As against the minister’s written statement to Lok Sabha that Rs 10,93,50,500 has been deposited with the district administration for the compensation, the OIL spokesperson said, “The range of the impact of the blowout incident varies. Till now, OIL has released an amount of Rs 11.20 crores.”
“An amount of Rs 9 crore to around 3,000 families have been dispensed to the DC office for interim relief. Also, Rs 20 lakh each to 11 families who lost their houses due to the fire even after not waiting for a report from the DC office.”
Like the minister had stated, the spokesperson too said that “the DC office has assessed 2,756 families who had faced the impact of the blowout. The state machinery is compiling a report. It is an assessment of the total number of people and their addresses. It has to achieve a massive target. So, we are still waiting for the assessment part. It takes time and the government is doing it.”
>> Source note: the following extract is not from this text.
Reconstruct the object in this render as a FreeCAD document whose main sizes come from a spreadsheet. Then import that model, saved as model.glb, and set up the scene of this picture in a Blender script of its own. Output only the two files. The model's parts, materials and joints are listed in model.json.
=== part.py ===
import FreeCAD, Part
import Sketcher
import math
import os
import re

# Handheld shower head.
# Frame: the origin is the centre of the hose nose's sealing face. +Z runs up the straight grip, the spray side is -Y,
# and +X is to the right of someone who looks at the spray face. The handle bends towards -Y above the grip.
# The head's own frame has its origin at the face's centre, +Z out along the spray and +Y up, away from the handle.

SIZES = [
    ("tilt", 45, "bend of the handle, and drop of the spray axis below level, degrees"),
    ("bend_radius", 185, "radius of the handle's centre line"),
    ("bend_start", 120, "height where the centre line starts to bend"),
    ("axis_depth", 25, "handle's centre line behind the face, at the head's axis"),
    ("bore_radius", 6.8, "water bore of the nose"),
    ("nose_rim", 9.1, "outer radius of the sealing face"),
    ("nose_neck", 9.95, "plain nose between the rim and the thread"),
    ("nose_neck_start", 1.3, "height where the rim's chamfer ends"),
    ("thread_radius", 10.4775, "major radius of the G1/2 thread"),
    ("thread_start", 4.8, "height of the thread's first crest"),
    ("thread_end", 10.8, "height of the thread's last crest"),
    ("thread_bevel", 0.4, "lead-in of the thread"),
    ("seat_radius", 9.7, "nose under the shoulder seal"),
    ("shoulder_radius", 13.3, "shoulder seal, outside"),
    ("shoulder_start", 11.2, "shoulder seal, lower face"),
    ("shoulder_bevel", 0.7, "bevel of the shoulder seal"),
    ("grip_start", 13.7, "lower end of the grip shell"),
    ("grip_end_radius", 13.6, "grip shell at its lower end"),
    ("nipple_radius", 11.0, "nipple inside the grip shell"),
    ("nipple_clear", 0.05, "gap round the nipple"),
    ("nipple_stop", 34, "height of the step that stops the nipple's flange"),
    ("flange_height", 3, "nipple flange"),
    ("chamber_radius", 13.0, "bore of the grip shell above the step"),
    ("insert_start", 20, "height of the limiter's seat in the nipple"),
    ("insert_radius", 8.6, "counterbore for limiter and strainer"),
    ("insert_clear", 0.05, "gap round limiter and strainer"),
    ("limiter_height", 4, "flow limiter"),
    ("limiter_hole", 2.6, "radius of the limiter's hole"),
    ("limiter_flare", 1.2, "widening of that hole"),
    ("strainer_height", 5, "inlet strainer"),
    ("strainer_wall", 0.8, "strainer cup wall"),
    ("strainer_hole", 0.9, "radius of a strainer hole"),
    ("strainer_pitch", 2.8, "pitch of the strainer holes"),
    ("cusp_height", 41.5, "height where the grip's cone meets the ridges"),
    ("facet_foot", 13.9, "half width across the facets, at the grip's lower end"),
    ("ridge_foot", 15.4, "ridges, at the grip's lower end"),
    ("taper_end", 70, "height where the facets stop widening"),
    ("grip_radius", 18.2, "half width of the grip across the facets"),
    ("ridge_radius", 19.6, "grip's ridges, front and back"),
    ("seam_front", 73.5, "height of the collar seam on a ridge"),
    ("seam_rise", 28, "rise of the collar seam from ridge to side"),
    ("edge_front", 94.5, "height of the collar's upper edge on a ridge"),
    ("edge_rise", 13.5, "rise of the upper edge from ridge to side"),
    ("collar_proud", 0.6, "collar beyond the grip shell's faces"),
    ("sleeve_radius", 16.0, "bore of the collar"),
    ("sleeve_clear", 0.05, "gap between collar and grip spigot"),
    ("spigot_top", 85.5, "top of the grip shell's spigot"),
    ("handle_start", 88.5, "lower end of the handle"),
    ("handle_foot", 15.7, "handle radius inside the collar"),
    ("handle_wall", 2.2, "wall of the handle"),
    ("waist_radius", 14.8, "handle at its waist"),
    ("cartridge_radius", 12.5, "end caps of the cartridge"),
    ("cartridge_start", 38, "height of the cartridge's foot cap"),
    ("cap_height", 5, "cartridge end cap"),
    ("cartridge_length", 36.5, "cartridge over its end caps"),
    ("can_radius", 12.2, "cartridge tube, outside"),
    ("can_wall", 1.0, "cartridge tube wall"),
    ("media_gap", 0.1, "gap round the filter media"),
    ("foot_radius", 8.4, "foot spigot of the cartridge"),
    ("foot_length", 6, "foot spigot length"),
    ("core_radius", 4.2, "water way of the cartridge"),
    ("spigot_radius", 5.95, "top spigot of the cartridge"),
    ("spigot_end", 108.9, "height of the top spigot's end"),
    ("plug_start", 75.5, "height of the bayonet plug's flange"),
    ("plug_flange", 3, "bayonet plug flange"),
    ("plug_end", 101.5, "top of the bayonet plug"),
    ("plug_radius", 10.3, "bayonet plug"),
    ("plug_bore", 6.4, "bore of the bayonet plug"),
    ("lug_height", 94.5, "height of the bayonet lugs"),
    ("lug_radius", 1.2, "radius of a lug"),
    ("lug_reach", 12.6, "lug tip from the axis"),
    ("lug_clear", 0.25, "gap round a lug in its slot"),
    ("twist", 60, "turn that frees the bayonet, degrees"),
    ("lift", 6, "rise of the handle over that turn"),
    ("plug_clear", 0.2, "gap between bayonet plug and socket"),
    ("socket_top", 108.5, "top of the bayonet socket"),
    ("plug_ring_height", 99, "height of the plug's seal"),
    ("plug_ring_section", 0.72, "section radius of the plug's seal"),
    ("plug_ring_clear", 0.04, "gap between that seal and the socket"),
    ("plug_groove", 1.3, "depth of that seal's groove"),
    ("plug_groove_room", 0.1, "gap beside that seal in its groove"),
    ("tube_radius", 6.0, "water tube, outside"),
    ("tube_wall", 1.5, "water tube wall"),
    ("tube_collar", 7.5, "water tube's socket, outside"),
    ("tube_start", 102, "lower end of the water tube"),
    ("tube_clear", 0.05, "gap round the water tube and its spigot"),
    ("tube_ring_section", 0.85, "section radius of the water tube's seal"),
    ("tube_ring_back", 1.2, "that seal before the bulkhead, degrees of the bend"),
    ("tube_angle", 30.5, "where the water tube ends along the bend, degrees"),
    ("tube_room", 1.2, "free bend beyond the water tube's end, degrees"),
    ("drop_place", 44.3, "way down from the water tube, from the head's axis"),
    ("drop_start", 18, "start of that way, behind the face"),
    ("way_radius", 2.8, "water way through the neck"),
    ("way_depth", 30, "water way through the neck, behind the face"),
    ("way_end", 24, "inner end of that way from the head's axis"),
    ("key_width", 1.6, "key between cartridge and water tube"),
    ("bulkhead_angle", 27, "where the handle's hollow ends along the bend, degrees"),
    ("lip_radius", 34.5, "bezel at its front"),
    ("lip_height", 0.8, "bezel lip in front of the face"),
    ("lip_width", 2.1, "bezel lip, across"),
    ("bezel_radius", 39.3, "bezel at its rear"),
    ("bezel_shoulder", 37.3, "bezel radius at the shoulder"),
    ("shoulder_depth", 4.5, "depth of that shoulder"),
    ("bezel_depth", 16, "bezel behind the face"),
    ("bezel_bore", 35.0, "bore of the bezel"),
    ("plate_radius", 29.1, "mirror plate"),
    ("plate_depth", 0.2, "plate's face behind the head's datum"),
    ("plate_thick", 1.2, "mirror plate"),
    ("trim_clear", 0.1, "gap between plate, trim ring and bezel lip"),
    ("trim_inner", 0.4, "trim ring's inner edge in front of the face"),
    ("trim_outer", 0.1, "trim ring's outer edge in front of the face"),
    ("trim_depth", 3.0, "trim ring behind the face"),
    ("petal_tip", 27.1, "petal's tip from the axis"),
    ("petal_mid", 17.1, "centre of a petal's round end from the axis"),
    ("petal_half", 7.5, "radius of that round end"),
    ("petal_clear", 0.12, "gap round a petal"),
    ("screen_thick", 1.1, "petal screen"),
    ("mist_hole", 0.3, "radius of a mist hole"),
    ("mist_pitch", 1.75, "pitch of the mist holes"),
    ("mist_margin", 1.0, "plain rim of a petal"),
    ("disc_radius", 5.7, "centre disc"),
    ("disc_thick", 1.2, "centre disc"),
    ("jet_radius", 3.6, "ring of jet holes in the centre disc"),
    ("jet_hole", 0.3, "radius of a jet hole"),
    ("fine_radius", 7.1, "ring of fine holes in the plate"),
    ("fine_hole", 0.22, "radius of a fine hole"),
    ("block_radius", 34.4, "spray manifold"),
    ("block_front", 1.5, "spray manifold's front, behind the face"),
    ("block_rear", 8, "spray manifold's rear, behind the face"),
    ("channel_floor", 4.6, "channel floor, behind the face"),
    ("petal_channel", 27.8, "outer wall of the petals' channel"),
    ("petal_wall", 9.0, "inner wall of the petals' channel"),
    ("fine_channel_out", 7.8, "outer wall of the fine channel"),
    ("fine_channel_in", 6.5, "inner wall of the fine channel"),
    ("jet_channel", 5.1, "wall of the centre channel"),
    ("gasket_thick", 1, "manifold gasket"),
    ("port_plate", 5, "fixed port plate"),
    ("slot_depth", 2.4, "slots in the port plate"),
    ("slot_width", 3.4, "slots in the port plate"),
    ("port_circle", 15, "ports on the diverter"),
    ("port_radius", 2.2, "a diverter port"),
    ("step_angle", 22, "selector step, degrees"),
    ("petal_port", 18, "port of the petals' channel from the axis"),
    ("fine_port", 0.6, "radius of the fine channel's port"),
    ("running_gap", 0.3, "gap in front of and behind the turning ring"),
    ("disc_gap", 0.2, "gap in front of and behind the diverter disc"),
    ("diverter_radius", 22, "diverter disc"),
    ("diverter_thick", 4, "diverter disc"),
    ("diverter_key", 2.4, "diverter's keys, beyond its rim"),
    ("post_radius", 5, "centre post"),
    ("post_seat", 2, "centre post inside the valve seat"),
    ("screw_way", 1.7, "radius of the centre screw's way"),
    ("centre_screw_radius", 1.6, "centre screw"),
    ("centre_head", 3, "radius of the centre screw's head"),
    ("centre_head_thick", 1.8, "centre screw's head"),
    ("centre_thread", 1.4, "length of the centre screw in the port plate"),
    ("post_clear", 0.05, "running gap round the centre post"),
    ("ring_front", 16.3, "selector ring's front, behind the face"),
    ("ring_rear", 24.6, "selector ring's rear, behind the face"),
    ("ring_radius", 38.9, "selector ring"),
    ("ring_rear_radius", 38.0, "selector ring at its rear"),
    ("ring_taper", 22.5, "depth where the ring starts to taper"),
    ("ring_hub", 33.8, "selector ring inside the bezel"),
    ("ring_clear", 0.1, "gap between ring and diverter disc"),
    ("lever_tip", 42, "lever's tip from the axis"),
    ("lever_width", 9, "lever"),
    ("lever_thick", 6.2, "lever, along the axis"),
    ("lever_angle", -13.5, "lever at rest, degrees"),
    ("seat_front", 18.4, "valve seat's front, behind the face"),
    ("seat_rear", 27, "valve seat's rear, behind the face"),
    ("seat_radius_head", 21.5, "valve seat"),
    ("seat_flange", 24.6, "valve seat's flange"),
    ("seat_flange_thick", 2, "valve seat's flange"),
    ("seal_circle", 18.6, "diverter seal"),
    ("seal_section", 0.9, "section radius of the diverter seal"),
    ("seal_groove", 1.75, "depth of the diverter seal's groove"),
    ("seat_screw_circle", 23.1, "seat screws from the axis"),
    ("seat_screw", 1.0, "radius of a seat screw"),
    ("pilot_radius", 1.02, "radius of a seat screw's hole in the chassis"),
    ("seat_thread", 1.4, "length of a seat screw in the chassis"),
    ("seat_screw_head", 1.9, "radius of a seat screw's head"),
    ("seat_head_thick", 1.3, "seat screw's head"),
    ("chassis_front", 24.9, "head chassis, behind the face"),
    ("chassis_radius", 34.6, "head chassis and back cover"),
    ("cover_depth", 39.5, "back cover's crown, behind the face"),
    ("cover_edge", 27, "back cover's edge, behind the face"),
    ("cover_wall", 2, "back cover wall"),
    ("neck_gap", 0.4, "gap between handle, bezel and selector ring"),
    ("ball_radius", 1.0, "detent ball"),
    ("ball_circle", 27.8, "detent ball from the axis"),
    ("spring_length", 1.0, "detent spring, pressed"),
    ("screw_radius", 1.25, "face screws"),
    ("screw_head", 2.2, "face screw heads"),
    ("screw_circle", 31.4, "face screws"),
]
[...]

It is not just the confusion over eligibility of the compensation that is creating dissatisfaction among the locals. The NGT order had also recommended, “An immediate health insurance policy including COVID 19 will be made available by OIL to all affected individuals and families by the Well Baghjan-5 blowout and explosion and who are presently taking shelter in the relief camps within 7 days from the passing of the order by the Hon’ble NGT for interim compensation.”
The Wire asked the OIL spokesperson whether this was done. “We are waiting for the final report of the NGT and also for the final assessment report from the district administration. Everything will depend on the details from the assessment report,” said the spokesperson.
Dhamen Moran, a victim from the Baghjan area who incurred losses both in his house and the farm field because of the condensate gas seeping into his backyard, said, “So far, there is no mention of granting us health insurance from the OIL.”